Capability gaps develop more quietly. Early adopters become AI power users while colleagues fall progressively behind. One analyst completes market research in hours using AI while a teammate spends days manually building spreadsheets. A customer service specialist resolves tickets twice as fast as peers. These gaps go unnoticed until they’ve widened beyond easy correction.
Struggling users stay invisible. They don’t show up as “needs training.” They appear as people who “prefer the old way” while colleagues automate the same work in half the time. Without deliberately watching for warning signs, these employees will fall behind until the gap becomes a performance problem.
Why Training Doesn’t Work Anymore
You can’t effectively train people on something they’ve been doing independently for six months or two years. You can, however, help them get better results without the hidden risks.
The coaching moments that matter happen when someone receives a plausible but incorrect answer and can’t tell if it’s right or when a team debates whether to include client data in a prompt. These situations need judgment under uncertainty, which is what L&D infrastructure exists to support.
How to Support People Who Are Already Using AI
Start with your early adopters. They’re already your best teachers. Find out what they’ve discovered, help them share insights with peers and pay attention to their mistakes because failures reveal risk patterns worth tracking.
Once you understand what’s happening, build coaching into existing work rather than creating separate training events. When someone shares an AI-generated analysis during a meeting, reinforce verification practices right then. When a project team discusses incorporating AI into deliverables, walk through appropriate boundaries in the moment. Context-driven coaching creates better habits than formal sessions scheduled months later.
Traditional training cycles are too slow for this. By the time you finish building a module, employees have already moved on to the next use case. Instead, track the questions that keep coming up: How do I fact-check this? When should I tell someone AI wrote the first draft? How do I know if the quality is good enough? Answer those questions quickly, in whatever format gets people the information fastest.
Focus on pattern recognition over tool training. Help people recognize when AI accelerates work versus when it creates risk. Teach them to spot hallucinations, know when human expertise is essential and understand the difference between AI assistance and dependency. This judgment transfers across tools and stays relevant as technology evolves.
Finally, make expert review easy to access. People need simple ways to get human validation for AI-assisted work without formal approval chains.
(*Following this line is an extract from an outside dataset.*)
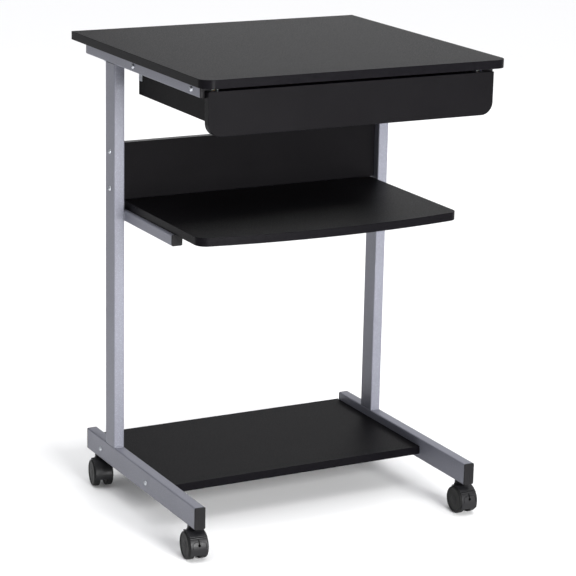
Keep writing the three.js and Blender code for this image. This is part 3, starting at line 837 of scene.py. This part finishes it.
# a moulded twin wheel: crowned tread with a mould line, raised rim, dished face and a hub cap
def addWheel(place, label, side):
    a, b, r, bore, pit = (wheel[k] for k in ("inner", "outer", "radius", "bore", "axleHole"))
    profile = [      # distance from the caster's middle, radius
        (a, bore), (a, 8.4), (a + 0.8, 9.0), (a + 0.8, 20.2), (a, 20.8), (a, r - 1.2), (a + 0.35, r - 0.4),
        (a + 1.1, r), (b - 5.2, r), (b - 5.0, r - 0.25), (b - 4.8, r - 0.05), (b - 2.6, r - 0.15),
        (b - 1.3, r - 0.7), (b - 0.4, r - 1.7), (b, r - 3.0), (b - 0.05, r - 4.6), (b - 0.7, r - 5.2),
        (b - 1.0, r - 6.0), (b - 0.9, 9.4), (b - 0.5, 8.6), (b - 0.4, 7.0), (b - 0.3, 4.0), (b - 0.3, pit),
        (b - 2, pit), (b - 2, bore),
    ]
    button = [(b - 1.0, 2.2), (b - 0.35, 2.0), (b - 0.1, 1.2), (b, 0.4)]
    toSide = lambda w, u, v: (side * w, u, v)
    bm = bmesh.new()
    turnedSolid(bm, profile, toSide, wheel["segments"], loop=True)
    turnedSolid(bm, button, toSide, 24)
    moved(bm, casterFrame(place))
    node = f"{place}_caster_{label}_wheel"
    addPiece(node, bm, ["wheel"], f"{place}_{label}_wheel", [node], sharpDegrees=32)


for place, braked in (("front_left", True), ("front_right", True),
                      ("back_left", False), ("back_right", False)):
    addHood(place, braked)
    if braked:
        addLever(place)
    addWheel(place, "left", -1)
    addWheel(place, "right", 1)
    finishNode(f"{place}_caster_stem", "steel", 0.4)
    finishNode(f"{place}_caster_axle", "steel", 0.3)
print("casters made")


# a pale studio: a wide soft light overhead whitens the floor, a low one straight in front makes the
# fronts bright and leaves the sides darker, and one far behind lies along the top as a sheen
studio = {
    "floorColour": "#fafafa", "floorHalf": 40.0, "worldColour": "#f4f6ff", "worldStrength": 0.18,
    "sky": {"power": 2.65, "angleDegrees": 75},
    "panels": {
        "front": {"place": (0.25, -4.2, 1.3), "aim": (0.0, 0.0, 0.55),
                  "width": 1.6, "height": 2.4, "power": 330},
        "behind": {"place": (2.4, 3.6, 2.0), "aim": (0.0, 0.0, 0.84),
                   "width": 2.6, "height": 1.4, "power": 21},
    },
}


def floorPaint(tree, where):
    drift = addNode(tree, "TexNoise", {"Scale": 0.6, "Detail": 2.0}, {"Vector": where})
    rough = spread(tree, drift.outputs["Fac"], 0.85, 0.95, 0.0, 1.0)
    return addNode(tree, "BsdfPrincipled", {"Base Color": linearColour(studio["floorColour"]),
                                            "Specular IOR Level": 0.1}, {"Roughness": rough})


def addStudio():
    half = studio["floorHalf"]
    mesh = bpy.data.meshes.new("floor")
    corners = [(-half, -half, 0), (half, -half, 0), (half, half, 0), (-half, half, 0)]
    mesh.from_pydata(corners, [], [(0, 1, 2, 3)])
    mesh.materials.append(makeMaterial("floor_paint", floorPaint))
    floor = bpy.data.objects.new("floor", mesh)
    bpy.context.scene.collection.objects.link(floor)
    sky = bpy.data.lights.new("sky", "SUN")
    sky.energy, sky.angle = studio["sky"]["power"], math.radians(studio["sky"]["angleDegrees"])
    bpy.context.scene.collection.objects.link(bpy.data.objects.new("sky", sky))
    for name, look in studio["panels"].items():
        data = bpy.data.lights.new(name, "AREA")
        data.shape, data.energy = "RECTANGLE", look["power"]
        data.size, data.size_y = look["width"], look["height"]
        light = bpy.data.objects.new(name, data)
        aim = (Vector(look["aim"]) - Vector(look["place"])).to_track_quat("-Z", "Y")
        light.matrix_world = Matrix.Translation(look["place"]) @ aim.to_matrix().to_4x4()
        bpy.context.scene.collection.objects.link(light)
    world = bpy.data.worlds.new("studio")
    world.use_nodes = True
    background = world.node_tree.nodes["Background"]
    background.inputs["Color"].default_value = linearColour(studio["worldColour"])
    background.inputs["Strength"].default_value = studio["worldStrength"]
    bpy.context.scene.world = world
    bpy.context.scene.view_settings.view_transform = "Standard"


addStudio()
print("studio lit")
The goal is to make “can you take a quick look at this?” a natural workflow step rather than an administrative burden.
Support Has to Evolve as Fast as the Tools
AI capabilities evolve at a pace traditional learning cycles cannot match, and L&D teams that can’t adapt risk becoming irrelevant. While we’re building compliance modules, executives may already be turning elsewhere for strategic guidance on AI capability development.
Build regular feedback loops that show you how AI use is actually changing across teams. Skip the detailed policy manual and focus on flexible guidelines based on risk, not restriction. Anything rigid will be obsolete in six months anyway. The firms getting real results from AI aren’t just rolling out new tools. They’re redesigning work to make it safe for people to experiment and learn as they go. That shift needs L&D to lead it, not just document what happened.
The choice is ours. We can lead the capability development that shapes how AI changes work, or we can document what happened after others made the critical decisions.
The Choice We Face
L&D has a rare opportunity to shape one of the most significant workplace transformations in decades, but only if we abandon the illusion of control.
Your people are already learning AI through daily use. The question we face now is whether we’ll guide people while they’re forming habits or show up six months later with compliance training that addresses yesterday’s concerns.
When people have access to tools that make their work easier, they’ll use them. What’s missing from self-directed learning is the judgment about appropriate use, context for understanding limitations and support for making sound decisions when the right answer isn’t obvious.
Training is happening whether we participate or not. If we guide it thoughtfully, we shape how work gets done. If we document it afterward, we’re just capturing how work used to get done. Only one of those paths creates lasting value.